DATA EXTRACT:

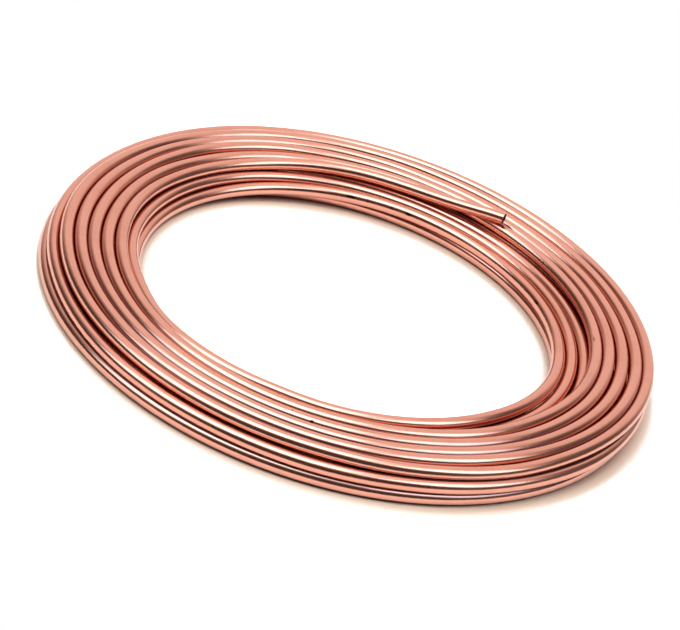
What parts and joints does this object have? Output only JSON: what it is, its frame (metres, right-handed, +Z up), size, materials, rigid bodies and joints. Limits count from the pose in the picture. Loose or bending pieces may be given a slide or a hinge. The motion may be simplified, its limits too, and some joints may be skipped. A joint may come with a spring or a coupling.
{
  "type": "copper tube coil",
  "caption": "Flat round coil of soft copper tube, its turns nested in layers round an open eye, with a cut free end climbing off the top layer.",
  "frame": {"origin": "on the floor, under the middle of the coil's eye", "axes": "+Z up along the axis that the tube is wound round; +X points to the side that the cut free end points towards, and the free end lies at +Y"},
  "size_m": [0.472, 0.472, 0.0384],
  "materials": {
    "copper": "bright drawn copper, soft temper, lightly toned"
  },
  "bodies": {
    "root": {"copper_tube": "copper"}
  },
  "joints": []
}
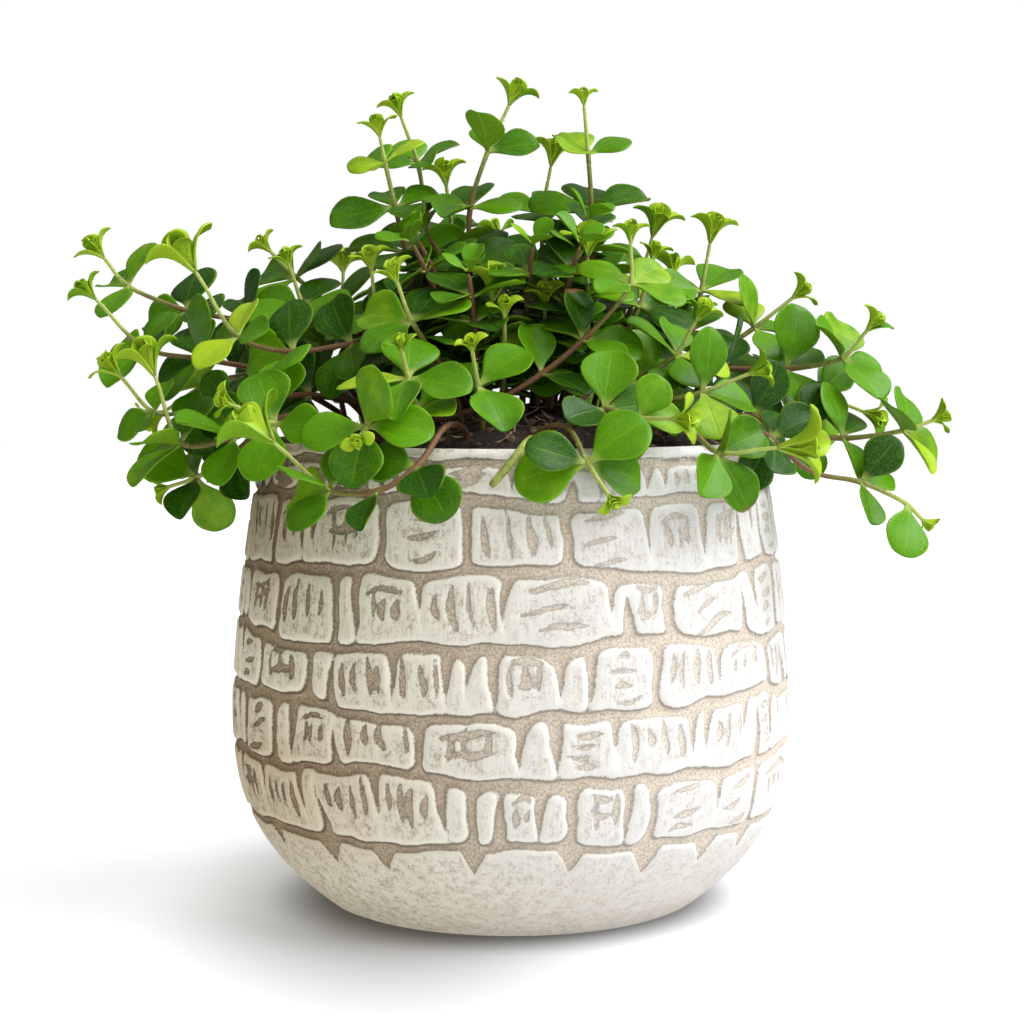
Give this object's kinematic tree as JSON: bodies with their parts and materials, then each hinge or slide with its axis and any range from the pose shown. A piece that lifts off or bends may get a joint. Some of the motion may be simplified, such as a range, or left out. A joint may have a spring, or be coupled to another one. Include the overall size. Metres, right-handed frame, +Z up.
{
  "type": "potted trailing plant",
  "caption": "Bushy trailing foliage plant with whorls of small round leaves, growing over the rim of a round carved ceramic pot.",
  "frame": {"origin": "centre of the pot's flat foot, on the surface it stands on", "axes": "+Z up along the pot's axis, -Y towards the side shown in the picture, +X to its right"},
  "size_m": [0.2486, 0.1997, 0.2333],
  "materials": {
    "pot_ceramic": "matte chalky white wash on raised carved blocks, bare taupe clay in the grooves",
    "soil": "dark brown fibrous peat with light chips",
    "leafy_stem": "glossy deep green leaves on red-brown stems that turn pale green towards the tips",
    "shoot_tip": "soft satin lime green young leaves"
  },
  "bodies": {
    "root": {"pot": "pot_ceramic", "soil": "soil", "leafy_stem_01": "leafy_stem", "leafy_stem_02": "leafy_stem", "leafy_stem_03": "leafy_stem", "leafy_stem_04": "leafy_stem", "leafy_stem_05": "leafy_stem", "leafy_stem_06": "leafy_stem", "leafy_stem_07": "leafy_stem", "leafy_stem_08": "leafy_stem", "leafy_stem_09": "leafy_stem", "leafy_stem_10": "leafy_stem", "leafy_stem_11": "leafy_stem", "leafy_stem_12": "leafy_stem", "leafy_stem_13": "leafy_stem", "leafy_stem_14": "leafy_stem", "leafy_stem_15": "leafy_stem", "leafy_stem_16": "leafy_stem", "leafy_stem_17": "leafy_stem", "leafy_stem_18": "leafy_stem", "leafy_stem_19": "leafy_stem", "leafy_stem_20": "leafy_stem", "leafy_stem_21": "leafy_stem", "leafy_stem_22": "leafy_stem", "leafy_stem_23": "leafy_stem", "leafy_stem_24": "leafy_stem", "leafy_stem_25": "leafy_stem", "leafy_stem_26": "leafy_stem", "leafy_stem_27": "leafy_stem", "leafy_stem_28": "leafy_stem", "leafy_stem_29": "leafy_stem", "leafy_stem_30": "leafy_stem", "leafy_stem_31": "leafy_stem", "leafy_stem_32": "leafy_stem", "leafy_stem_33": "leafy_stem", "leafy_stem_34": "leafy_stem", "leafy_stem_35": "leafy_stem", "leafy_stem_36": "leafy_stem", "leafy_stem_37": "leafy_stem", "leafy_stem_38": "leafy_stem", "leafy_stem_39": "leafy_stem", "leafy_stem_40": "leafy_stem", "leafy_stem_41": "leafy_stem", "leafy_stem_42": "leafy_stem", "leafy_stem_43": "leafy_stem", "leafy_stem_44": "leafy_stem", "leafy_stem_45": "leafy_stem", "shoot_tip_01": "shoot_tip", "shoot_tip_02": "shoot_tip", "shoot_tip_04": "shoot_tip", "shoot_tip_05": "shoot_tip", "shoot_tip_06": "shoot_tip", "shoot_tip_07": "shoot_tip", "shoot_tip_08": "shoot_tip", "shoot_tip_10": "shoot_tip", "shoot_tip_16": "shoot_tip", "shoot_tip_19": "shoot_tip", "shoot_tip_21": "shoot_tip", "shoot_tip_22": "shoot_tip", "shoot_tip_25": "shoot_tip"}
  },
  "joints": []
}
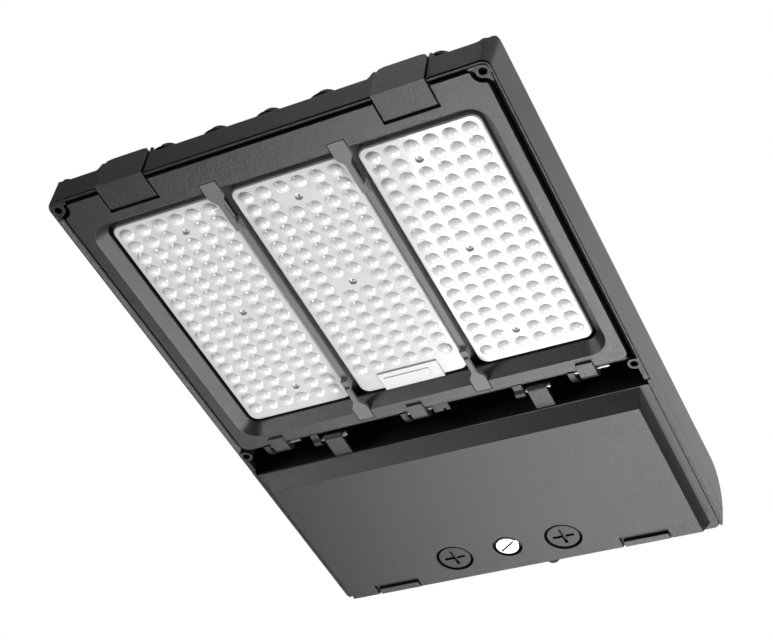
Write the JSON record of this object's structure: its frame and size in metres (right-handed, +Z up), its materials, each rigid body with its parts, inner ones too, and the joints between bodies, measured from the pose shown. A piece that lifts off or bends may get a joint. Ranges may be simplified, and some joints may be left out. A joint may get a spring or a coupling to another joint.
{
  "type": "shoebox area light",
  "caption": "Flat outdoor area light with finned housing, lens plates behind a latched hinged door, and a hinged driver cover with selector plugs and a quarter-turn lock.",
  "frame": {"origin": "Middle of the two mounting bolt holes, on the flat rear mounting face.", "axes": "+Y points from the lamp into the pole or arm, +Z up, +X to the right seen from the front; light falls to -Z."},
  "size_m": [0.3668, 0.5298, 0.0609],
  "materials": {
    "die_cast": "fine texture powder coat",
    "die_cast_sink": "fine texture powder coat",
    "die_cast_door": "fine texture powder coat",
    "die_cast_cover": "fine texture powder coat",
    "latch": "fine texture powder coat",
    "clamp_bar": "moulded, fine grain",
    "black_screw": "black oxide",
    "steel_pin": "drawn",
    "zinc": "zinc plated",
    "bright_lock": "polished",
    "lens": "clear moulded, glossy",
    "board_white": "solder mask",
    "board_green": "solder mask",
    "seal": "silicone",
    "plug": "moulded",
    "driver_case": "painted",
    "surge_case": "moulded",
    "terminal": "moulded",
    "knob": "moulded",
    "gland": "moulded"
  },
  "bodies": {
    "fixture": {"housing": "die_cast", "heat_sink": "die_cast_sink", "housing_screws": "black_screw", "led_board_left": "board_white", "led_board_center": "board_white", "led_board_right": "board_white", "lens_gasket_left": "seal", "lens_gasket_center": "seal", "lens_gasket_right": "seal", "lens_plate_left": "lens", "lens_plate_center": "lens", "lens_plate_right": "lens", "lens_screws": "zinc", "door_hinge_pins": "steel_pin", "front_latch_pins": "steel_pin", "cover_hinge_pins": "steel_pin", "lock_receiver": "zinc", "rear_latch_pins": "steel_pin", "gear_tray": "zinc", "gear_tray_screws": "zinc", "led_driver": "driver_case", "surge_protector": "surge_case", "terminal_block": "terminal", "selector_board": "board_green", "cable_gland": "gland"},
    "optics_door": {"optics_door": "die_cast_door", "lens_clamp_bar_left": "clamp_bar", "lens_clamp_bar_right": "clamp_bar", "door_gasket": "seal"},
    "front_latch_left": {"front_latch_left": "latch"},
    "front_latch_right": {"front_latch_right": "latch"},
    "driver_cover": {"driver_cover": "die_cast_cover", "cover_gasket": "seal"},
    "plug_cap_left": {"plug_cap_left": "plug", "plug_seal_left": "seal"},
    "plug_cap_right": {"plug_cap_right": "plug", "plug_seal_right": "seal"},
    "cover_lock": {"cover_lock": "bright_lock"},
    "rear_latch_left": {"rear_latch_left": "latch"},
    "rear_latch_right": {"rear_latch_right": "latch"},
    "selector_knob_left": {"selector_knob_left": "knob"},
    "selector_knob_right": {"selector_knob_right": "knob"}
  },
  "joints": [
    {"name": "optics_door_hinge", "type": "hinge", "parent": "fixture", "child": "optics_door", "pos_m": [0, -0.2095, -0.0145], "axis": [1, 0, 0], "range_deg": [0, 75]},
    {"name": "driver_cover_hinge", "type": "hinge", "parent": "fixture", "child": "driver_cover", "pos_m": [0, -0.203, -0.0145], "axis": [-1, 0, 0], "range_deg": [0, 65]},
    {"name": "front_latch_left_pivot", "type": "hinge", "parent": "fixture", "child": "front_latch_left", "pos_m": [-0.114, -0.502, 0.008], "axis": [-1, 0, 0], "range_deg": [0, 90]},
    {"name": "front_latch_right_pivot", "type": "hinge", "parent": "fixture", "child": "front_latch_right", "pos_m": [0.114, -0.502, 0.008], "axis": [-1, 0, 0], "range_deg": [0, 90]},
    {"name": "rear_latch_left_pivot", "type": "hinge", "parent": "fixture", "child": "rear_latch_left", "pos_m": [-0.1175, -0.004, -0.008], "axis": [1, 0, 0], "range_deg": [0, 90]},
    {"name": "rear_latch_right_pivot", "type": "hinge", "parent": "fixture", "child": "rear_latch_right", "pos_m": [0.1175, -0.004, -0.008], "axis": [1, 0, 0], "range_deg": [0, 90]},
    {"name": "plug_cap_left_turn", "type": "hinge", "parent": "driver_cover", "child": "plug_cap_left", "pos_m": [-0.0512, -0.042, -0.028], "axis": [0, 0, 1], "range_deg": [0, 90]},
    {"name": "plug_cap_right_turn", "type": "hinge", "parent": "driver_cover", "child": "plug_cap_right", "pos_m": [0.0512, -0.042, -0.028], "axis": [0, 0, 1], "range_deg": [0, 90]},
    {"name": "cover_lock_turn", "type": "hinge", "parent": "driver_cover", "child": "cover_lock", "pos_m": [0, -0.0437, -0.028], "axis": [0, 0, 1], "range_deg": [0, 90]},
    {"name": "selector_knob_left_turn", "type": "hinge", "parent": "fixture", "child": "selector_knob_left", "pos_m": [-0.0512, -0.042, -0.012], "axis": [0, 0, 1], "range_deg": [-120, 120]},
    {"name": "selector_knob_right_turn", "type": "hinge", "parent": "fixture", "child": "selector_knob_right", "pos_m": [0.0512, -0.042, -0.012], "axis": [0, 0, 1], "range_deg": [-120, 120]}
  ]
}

...

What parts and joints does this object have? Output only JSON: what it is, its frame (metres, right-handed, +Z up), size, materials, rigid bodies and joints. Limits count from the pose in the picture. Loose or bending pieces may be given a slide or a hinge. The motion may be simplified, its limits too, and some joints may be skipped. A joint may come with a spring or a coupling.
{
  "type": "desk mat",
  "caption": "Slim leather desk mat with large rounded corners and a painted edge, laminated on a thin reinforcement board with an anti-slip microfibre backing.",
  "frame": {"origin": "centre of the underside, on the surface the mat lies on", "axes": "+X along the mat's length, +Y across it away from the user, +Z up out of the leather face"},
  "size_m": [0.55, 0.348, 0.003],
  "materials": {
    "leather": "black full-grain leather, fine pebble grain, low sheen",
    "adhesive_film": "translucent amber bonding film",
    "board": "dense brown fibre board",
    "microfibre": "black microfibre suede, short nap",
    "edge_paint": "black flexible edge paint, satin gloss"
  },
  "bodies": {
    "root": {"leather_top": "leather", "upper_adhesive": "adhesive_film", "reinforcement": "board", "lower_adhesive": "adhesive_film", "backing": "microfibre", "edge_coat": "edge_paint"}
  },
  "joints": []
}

DIRECTIVE:
Return only the number of lines in the data that contain "frame".

COMPLETE OUTPUT:
8